The new Xeon E7 chips have 32 lanes of PCI-Express 3.0 I/O per socket that can be aggregated in different ways for peripheral slots, compared to a total of 72 lanes running at the slower PCI-Express 2.0 speeds with the Xeon E7 v1 chip. (That's 128 lanes for the v2 and 72 lanes for v1.)
Like their predecessors, the Xeon E7 v2 chips are available in configurations that allow for two, four, eight, or more than eight processors to be linked together in a single system image. Intel's own C602J variant of the "Patsburg" chipset glues together two, four, or eight sockets using the three QPI links that come off each Xeon E7 v2 chip. To build a larger system, server makers have to create their own node controllers and chipsets. Thus far, Hewlett-Packard and SGI are known to be working on such chipsets; there could be others.
For reference, here is a table showing the Xeon E7 v1 chips:
And here are the 20 variants of the new Xeon E7 v2 processors:
The chips are grouped in Advanced, Standard, and Basic versions, just as was the case with the Xeon E5-2600 v2 processors that launched in September 2013 for two-socket machines. Different features are activated on the versions of the Xeon E7 v2 chips. The big difference is that the QPI links run progressively more slowly as you move from Advanced to Standard to Basic, from 8 billion transfers per second (GT/sec) on the Advanced editions down to 6.4 GT/sec for the Basic chips. Incidentally, with the prior Xeon E7 v1 chips based on the Westmere cores, the QPI speeds was set at 6.4 GT/sec except for a few that ran at 5.86 GT/sec or 4.8 GT/sec.

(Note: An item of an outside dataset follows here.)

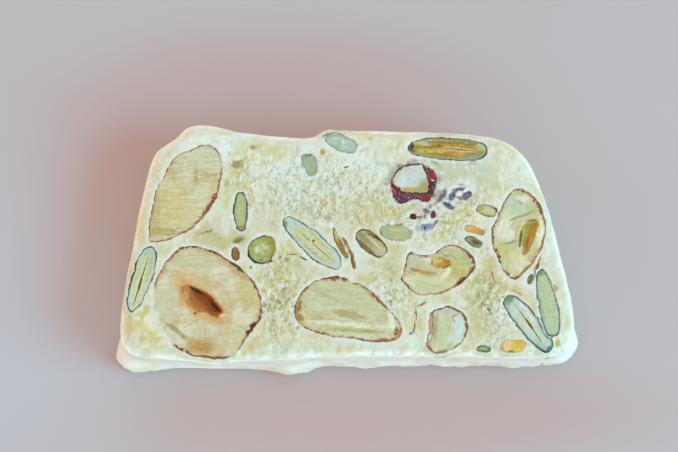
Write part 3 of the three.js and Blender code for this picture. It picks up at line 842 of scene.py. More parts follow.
def set_nuts(nuts, flesh, skin):
    """Cuts, finishes and places nuts of a kind. What is said of each but its hollows and lifts
    goes to its finish."""
    for name, cut in nuts.items():
        hollows, lifts = cut.pop("hollows", ()), cut.pop("lifts", ())
        mesh = freshly_cut(name, shown_height(name), nut_grain, hollows, lifts)
        place(mesh, name + "_cut", nut_finish(name, flesh, skin, **cut), [name])


almonds = {
    "almond_1": dict(
        grain=(2, 0.5), lines=0.2, width=0.18,
        tones=[
            ("cdd6b8", (-29.0, 17.5), (5.0, 3.0), -20, 0.9),
            ("d2c890", (-34.0, 6.5), (4.0, 6.0), 12, 0.85),
            ("c4b282", (-37.6, 7.0), (0.9, 6.0), 3, 0.8, 0.3),
            ("d6d2a8", (-29.5, 7.5), (2.4, 4.5), -25, 0.7),
            ("b9ae78", (-29.8, 13.9), (0.5, 1.9), 2, 0.95, 0.18),
            ("bcb27c", (-27.2, 13.9), (2.1, 0.5), 4, 0.9, 0.2),
            ("c3bc88", (-32.0, 15.8), (2.4, 0.6), 5, 0.6),
            ("b9a868", (-35.8, 2.4), (3.0, 0.75), -3, 0.9, 0.2),
            ("d3dcc6", (-31.4, 12.0), (1.2, 1.4), 0, 0.6), ("c9cfa9", (-31.0, 3.2), (2.4, 0.8), 20, 0.7),
            ("d8dfca", (-28.3, 10.3), (1.2, 1.6), 0, 0.6), ("cfa88c", (-38.4, 1.5), (0.8, 0.5), 0, 0.8),
        ],
        skins=[
            ("8a4a20", (-26.6, 7.6), (1.9, 2.6), 0.42), ("a8622c", (-28.8, 4.0), (1.6, 1.4), 0.2),
            ("7c5a44", (-35.0, 1.2), (4.0, 1.2), -0.04), ("9c5a2c", (-26.5, 13.0), (1.4, 3.0), 0.08),
        ],
        lifts=[((-29.8, 13.9), (0.5, 1.9), 2, -0.12), ((-27.2, 13.9), (2.1, 0.5), 4, -0.12),
               ((-35.8, 2.0), (3.4, 1.0), -3, -0.12)],
    ),
    "almond_2": dict(
        grain=(-8, 0.5), lines=0.16,
        tones=[
            ("c6d6be", (1.0, -11.5), (10.0, 3.6), -18, 0.55),
            ("b6c09a", (-5.0, -9.6), (3.6, 0.8), -22, 0.7),
            ("c9d3b4", (-5.6, -12.2), (3.4, 1.6), -15, 0.8),
            ("c2cc9e", (1.5, -10.0), (5.0, 2.4), -25, 0.7),
            ("a9a26a", (-3.2, -10.9), (1.8, 0.14), -18, 0.7, 0.3),
            ("b5aa72", (0.4, -14.0), (3.2, 0.75), -10, 0.9, 0.3),
            ("cbd2a4", (5.6, -12.6), (1.8, 2.2), 0, 0.7),
            ("e1ead8", (-0.5, -15.9), (8.0, 0.5), -4, 0.95, 0.3),
            ("a6a05c", (1.6, -17.2), (4.0, 0.22), -3, 0.95, 0.4),
            ("d7e0cc", (-0.5, -18.2), (7.0, 0.5), -3, 0.9, 0.3),
            ("c0c692", (-1.0, -16.8), (6.6, 0.3), -3, 0.6),
            ("e3ece6", (8.2, -14.9), (0.6, 1.8), 14, 0.95, 0.2),
            ("8c6520", (-9.6, -12.6), (0.4, 2.2), -12, 0.95, 0.2),
            ("a8842e", (-9.2, -14.8), (0.8, 0.6), -30, 0.95, 0.2),
            ("7a4312", (9.3, -17.2), (0.5, 0.7), 0, 0.95, 0.3),
            ("c9ac4a", (10.2, -17.4), (0.6, 1.1), 0, 0.9, 0.3),
            ("b07c34", (9.6, -18.2), (0.7, 0.5), 0, 0.8, 0.3),
        ],
        skins=[
            ("8a4c28", (-2.4, -7.0), (2.2, 1.0), 0.3), ("9c5c38", (6.5, -10.5), (3.6, 4.0), 0.1),
            ("a8602c", (7.6, -19.6), (2.8, 0.9), 0.45), ("6c4a3a", (-2.0, -19.6), (6.0, 0.9), 0.02),
            ("b9c0a0", (0.8, -7.0), (0.7, 0.8), -0.5), ("9c6a3c", (-8.4, -9.0), (1.4, 1.6), 0.15),
        ],
        lifts=[((-0.5, -15.9), (8.5, 0.55), -4, 0.22), ((1.6, -17.2), (5.0, 0.35), -3, -0.3),
               ((0.4, -14.4), (3.2, 0.5), -10, -0.2), ((8.2, -14.9), (0.6, 1.8), 14, 0.15),
               ((9.3, -17.2), (0.6, 0.8), 0, -0.3), ((-9.5, -13.2), (0.5, 2.0), -10, -0.25)],
    ),
    "almond_3": dict(
        grain=(-15, 0.6), lines=0.12,
        tones=[
            ("c1d1c0", (12.8, -3.0), (1.8, 1.6), 0, 0.9), ("c0bf72", (21.4, -5.0), (2.6, 2.6), -30, 0.9),
            ("cbd2a8", (14.8, -8.2), (4.0, 1.4), 12, 0.9),
            ("eceed8", (18.9, -6.0), (0.5, 1.5), -38, 0.95, 0.2),
            ("b9c89f", (19.4, -1.9), (2.2, 0.9), -10, 0.9),
            ("8c9c6c", (19.6, -2.5), (1.8, 0.16), -14, 0.8, 0.3),
            ("b3983c", (14.6, -5.6), (2.6, 0.45), -14, 0.9, 0.3),
            ("8a6a24", (13.0, -5.1), (1.2, 0.16), -20, 0.8, 0.3),
            ("dfe6d8", (15.6, -3.0), (0.6, 1.0), 0, 0.9),
            ("b5a35c", (12.2, -5.8), (1.2, 0.25), -20, 0.7, 0.3),
            ("d5dcb8", (16.8, -7.4), (1.4, 0.8), 20, 0.8), ("aebb8c", (22.8, -3.0), (0.8, 1.6), 10, 0.7),
            ("dee4cc", (12.0, -7.6), (1.0, 0.8), 0, 0.8), ("d0cf92", (19.8, -7.4), (1.6, 0.6), 20, 0.7),
        ],
        skins=[
            ("5c2c16", (22.4, -7.8), (1.4, 1.2), 0.4), ("8a4a24", (10.4, -3.0), (1.0, 2.4), 0.3),
            ("7c4428", (24.0, -4.2), (1.2, 3.0), 0.16), ("b55c34", (21.4, -9.0), (0.9, 0.5), 0.5),
            ("7c4630", (13.0, -1.4), (2.2, 0.9), 0.1), ("c9cfa8", (16.4, -1.8), (0.8, 0.7), -0.5),
            ("b9a888", (15.0, -9.6), (2.6, 0.9), -0.2), ("6c4a34", (10.0, -6.4), (0.8, 1.0), 0.12),
        ],
        hollows=[
            ([(16.6, -3.0), (18.0, -2.7), (19.6, -3.1), (20.1, -4.0), (18.2, -5.1), (16.9, -4.8)], 0.9, 0.4),
        ],
        lifts=[((14.6, -5.6), (2.6, 0.5), -14, -0.25), ((18.9, -6.2), (0.5, 1.5), -38, 0.2),
               ((12.8, -3.0), (1.8, 1.5), 0, -0.15), ((19.4, -1.9), (2.2, 0.6), -14, 0.15)],
        halo=("cbbb7a", 0.25), floor=("dcc070", "cba650"),
        stains_and_shade=[
            ("7c5020", (19.2, -4.6), (1.0, 0.18), 28, 0.9), ("e9c88c", (17.6, -3.3), (1.0, 0.35), 0, 0.7),
            ("6a4a20", (16.4, -3.8), (0.14, 0.8), 0, 0.8),
        ],
    ),
    "almond_4": dict(
        grain=(70, 0.7), lines=0.12,
        tones=[
            ("bfd2bd", (32.4, 7.4), (3.0, 2.2), 0, 0.95), ("a88a5c", (33.6, 8.4), (0.4, 0.9), 30, 0.6),
            ("c6cb8c", (30.4, -1.8), (2.0, 2.4), 10, 0.9), ("e5ecdc", (30.4, 3.0), (1.8, 2.4), 0, 0.95),
            ("f2f4dc", (38.0, 1.0), (1.0, 4.8), -5, 0.95), ("e0e4cc", (33.6, -4.4), (1.8, 1.4), 0, 0.9),
            ("b5bf84", (36.6, 6.6), (1.6, 1.2), 0, 0.7), ("9aa66c", (31.6, 0.2), (1.8, 0.16), 14, 0.85, 0.3),
            ("98a478", (33.6, 5.3), (2.4, 0.18), 20, 0.85, 0.3), ("d5dcb0", (31.2, 5.6), (1.0, 0.8), 0, 0.8),
            ("d9dcae", (32.4, -2.4), (1.2, 0.9), 0, 0.7), ("aab67c", (29.6, 5.0), (0.3, 1.6), -16, 0.7),
            ("c3cf9c", (35.6, 7.8), (1.6, 0.5), 20, 0.7), ("e6ecd8", (34.0, 9.0), (1.4, 0.6), 0, 0.8),
        ],
        skins=[
            ("8c4a28", (37.6, 8.2), (1.4, 2.6), 0.3), ("8a5030", (29.0, -2.6), (0.9, 1.8), 0.22),
            ("7c5238", (32.6, 10.0), (2.4, 1.0), 0.06), ("8a4c2c", (31.6, -6.6), (1.4, 1.0), 0.25),
            ("c0c49a", (30.0, -4.8), (0.8, 0.8), -0.5), ("7c5a38", (28.4, 3.0), (0.7, 3.0), 0.08),
        ],
        hollows=[([(34.4, 4.5), (37.2, 5.0), (36.9, 2.7), (36.1, 0.1), (34.9, -2.3), (33.9, -2.5),
                   (34.2, -1.0), (33.6, 0.4), (33.8, 2.4)], 1.2, 1.2)],
        lifts=[((33.6, 5.5), (2.6, 0.3), 20, -0.3), ((30.4, 3.0), (1.8, 2.3), 0, 0.2),
               ((31.6, 0.2), (1.8, 0.2), 14, -0.2), ((38.0, 1.0), (0.7, 4.4), -5, 0.12)],
        halo=("d2cb92", 0.2), floor=("c2ae58", "ac9644"),
        stains_and_shade=[("574a1c", (33.7, 1.2), (0.25, 1.5), -8, 0.95), ("8c6c28", (36.0, 4.6), (1.1, 0.22), 8, 0.8),
                ("d8bd74", (35.8, 1.6), (0.3, 2.2), -14, 0.7), ("5c5a2c", (33.5, -0.4), (0.3, 0.4), 0, 0.8)],
    ),
    "almond_5": dict(grain=(20, 0.5)),
    "almond_6": dict(grain=(110, 0.5)),
    "almond_7": dict(grain=(60, 0.5)),
}
set_nuts(almonds, ("d8dabc", "c6bd8a"), ("6c432c", "b07e56"))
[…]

Chips with an 8800 designation are aimed at machines with eight sockets, those with the 4800 designation go into four-socket machines, and those with the 2800 moniker go into two-socket systems. You will also no doubt notice that these new Xeon E7 v2 chips run a little hotter when pushed to their limits, coming in versions at 155, 130, or 105 watts compared to the 130, 105, and 95 watts of the Xeon E7 v1 chips.
The customer requirements outlined above requite a pretty diverse set of clock speeds, caches, and core counts, and that is why there are 20 different Xeon E7 v2 processors. In general, you pay more for more cores and higher clocks, yet still more on top of that for NUMA scalability.
For instance, it costs $6,451 for a fifteen-core E7-8890 running at 2.8 GHz aimed at eight socket boxes, but the E7-4890 with the same cores, clocks, and cache costs $222 less, and the E7-2880 costs another $168 less from that. If you look at it just based on clocks and cores, then the top-bin parts deliver 75 percent more aggregate clocks across their cores for a 50 percent price increase. But because those new Ivy Bridge cores have a lot more features and tweaks compared to those old Westmere cores – particularly for floating point math – the performance gains at the system level are much higher. (In the tables above, the total clocks figures are only given to show the relative performance and price/performance inside of a particular Xeon line. It gets more dubious across lines, particularly when cores are two generations apart as is the case in these comparisons.)
One a suite of early benchmark tests performed by Intel, here is what the actual performance gains for the top-bin parts looks like in four-socket machines:
Generally speaking, customers can expect around a factor of two performance improvement per socket by moving up. A lot of that increase comes through the 50 percent increase in cores, to be sure, but all of the other tweaks add up and give the remaining performance boost. SAP HANA queries run twice as fast, and SAP's Sales and Distribution (SD) ERP test shows a factor of 1.8 performance bump. On Intel's internal server-side Java test, a four-socket box using the new Xeon E7 did twice as much work as one using the old processor; performance per watt was 2.4 times better thanks to the lower CPU idle energy consumption with the Ivy Bridge cores. The matrix math jump is so much larger because the Ivy Bridge core support AVX vector instructions (like the Sandy Bridge chips did), but the Westmere cores did not.
The more interesting comparison, perhaps, is how the Xeon E7 v2 stacks up against a two-socket Xeon E5 v2, and Intel clearly expects some customers to look at this and has run the benchmarks. Take a look:
The core count and slightly higher clock speed accounts for most of the performance gains of moving from a two-socket Xeon E5 v2 system to a two-socket Xeon E7 v2, and then the NUMA scale starts from there through four and eight sockets. This comparison is all for the top-bin parts.
The more interesting variants of the Xeon E7 v2 chips are the four models at the bottom of the table above, all of which are aimed at eight-socket machines. There is a variant that has cores turned off and the clock speed radically increased with all of the L3 cache available to the 6 or 10 cores. These "frequency optimized" chips are aimed at enterprise and database workloads and are the most expensive chips in the Xeon E7 v2 lineup. Our guess is that these E7-8891 and E7-8893 chips will be aimed at SAP HANA workloads, but they could also see some action in high frequency trading or other financial modeling.
The HPC frequency optimized version, the E7-8857, is considerably less expensive and could see some action as fat nodes in supercomputer clusters. (See our report over at HPCwire for more analysis on the implications of these new processors for HPC customers.) Customers who want fifteen cores running at a low clock speed and emitting less heat and a midrange price can get the E7-8880L chip.
It sure looks like Intel wants server makers to peddle a lot of eight-socket boxes for different workloads. It will be interesting to see if they do the investment to build these machines or if the whitebox and homegrown server makers will blaze the trail.